💼 Case: propagation on a stretched membrane
Consider a rectangular plate except along $x$ we move the boundary conditions effectively to infinity so that it is free to move along $\pm x$
start with the wave equation
$$ \frac{\partial^2 \phi}{\partial x^2}+\frac{\partial ^2 \phi}{\partial y^2}=\frac{1}{c^2} \frac{\partial^2 \phi}{\partial t^2} $$
where $c$ is the speed of free waves
We use separation of variable $\phi(x,y,t)=X(x) Y(y) T(t)$
$$ \begin{aligned} YT \frac{\text d^2 X}{\text dx^2}+XT \frac{d^2 Y}{dy^2}&=\frac 1 {c^2} XY \frac{\text d^2 T}{\text dt^2} \\ \frac 1X \frac{\text d^2 X}{\text d x^2}+\frac 1Y\frac{\text d^2 Y}{\text dy}&= \frac 1 {c^2} \frac 1T \frac{d^2 T}{\text dt^2}-k^2 \\ \Rightarrow \quad \underbrace{\frac 1X \frac{\text d^2 X}{\text d x^2}}{\text{function of }x} &=\underbrace{-k^2 - \frac 1Y \frac{\text d^2 Y}{\text dy^2}}{\text{function of }y}=-k^2_x
\end{aligned} $$
Thus we get
$$ \frac{\text d^2 X}{\text d x^2}=-k^2_x X \qquad \frac{d^2 Y}{dy^2}=-k^2_y Y \\ \frac 1{c^2}\frac{\text d^2 T}{\text d t^2}=-k^2 T $$
where
$$ k_x^2+k_y^2=k^2 $$
We choose a solution of the form
$$ Y=\sin k_y y \quad \text{with} \; k_y=n\pi/b $$
but we adopt exponential solution along $x$ (due to the new boundary conditions) and this corresponds to traveling waves
$$ X(x)=e^{ik_x x} $$
and the time dependence is a sum of complex exponentials
$$ T(t)=Ae^{i\omega t}+B^{-i\omega t} $$
putting these together we have
$$ \phi(x,y,t)=\sin\left ( \frac{n\pi y}{b} \right ) \left [ Ae^{i(k_x x+\omega t)}+Be^{i(k_xx-\omega t)} \right ] $$
And the dispersion relation is
$$ \frac{\omega^2}{c^2}=k^2_x+\left ( \frac{n\pi}{b}\right )^2 $$
The general solution is a summation of the terms over $n$ and $k_x$
$$ \begin{aligned} \phi(x,t)=\sum^\infin_{n=1}\frac{\text dk_x}{\sqrt{2\pi}}\sin\left ( \frac{n\pi y}{b} \right ) \left [ A(k_x)e^{i(k_x x+\omega t)}+B(k_x)e^{i(k_xx-\omega t)} \right ] \end{aligned} $$
where the angular frequency $\omega$ satisfied the dispersion relation
We can evaluate the phase and group velocity from this dispersion equation
$$ \begin{aligned} v_p=\frac{\omega}{k_x}=c\sqrt{1+\frac{n^2\pi^2}{k_x^2b^2}} \\ v_g=\frac{\text d \omega}{\text d k_x}=\frac{c}{\sqrt{1+\frac{n^2\pi^2}{k_x^2 b^2}}}
\end{aligned} $$
We can relate them as
$$ v_p v_g=c^2 $$
Typical dispersion curves
For wavelengths
in general $v_p>c$ and the group velocity is $v_g<c$.

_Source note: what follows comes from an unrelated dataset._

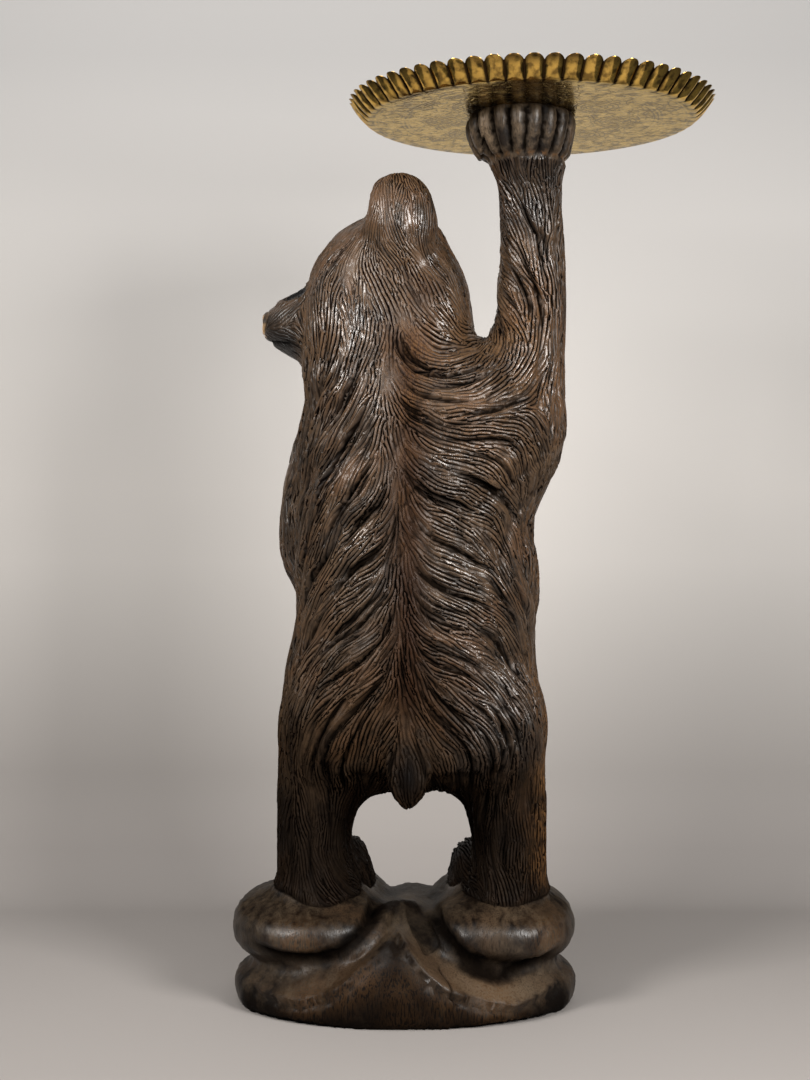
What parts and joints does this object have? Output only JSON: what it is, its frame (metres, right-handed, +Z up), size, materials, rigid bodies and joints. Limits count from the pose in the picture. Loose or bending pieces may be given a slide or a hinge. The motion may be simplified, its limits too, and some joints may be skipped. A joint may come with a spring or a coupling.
{
  "type": "carved wooden bear with a tray",
  "caption": "Carved standing bear on a rock base, head turned aside, one arm raised to hold a round brass tray with a fluted rim.",
  "frame": {"origin": "middle of the base's flat underside", "axes": "+Z up, +Y towards the bear's back, +X towards its lowered left arm and its muzzle"},
  "size_m": [0.5031, 0.3802, 0.9385],
  "materials": {
    "carved_wood": "dark waxed hardwood with carved fur, worn to red-brown on the ridges",
    "tray_brass": "aged, hammered and engraved"
  },
  "bodies": {
    "root": {"bear": "carved_wood", "tray": "tray_brass"}
  },
  "joints": []
}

💼 Case: the electric field for a Transverse Magnetic (TM) mode.
The wave equation for the electric field along $y$ is
$$ \frac{\partial ^2 E_y}{\partial x^2}+\frac{\partial^2 E_y}{\partial y^2}+\frac{\partial^2 E_y}{\partial z^2}=\frac 1{c^2}\frac{\partial^2 E_y}{\partial t^2} $$
where $c$ is the velocity of light.
We use separation of variables
$$ E_y=X(x)Y(y)Z(z)T(t) $$
and obtain
$$ \begin{aligned} \frac{\text d^2 X}{\text d x^2}&=-k^2_x X \\ \frac 1 {c^2} \frac{\text d^2 T}{\text d t^2}&=-k^2 T \end{aligned} \quad \begin{aligned} \frac{\text d^2 Z}{\text dz^2}=-k^2_z Z \\ \frac{\text d^2 Y}{\text dy^2}=-k^2_y Y
\end{aligned} $$
here we also have
$$ k_x^2+k_y^2+k_z^2=k^2=\omega^2/c^2 $$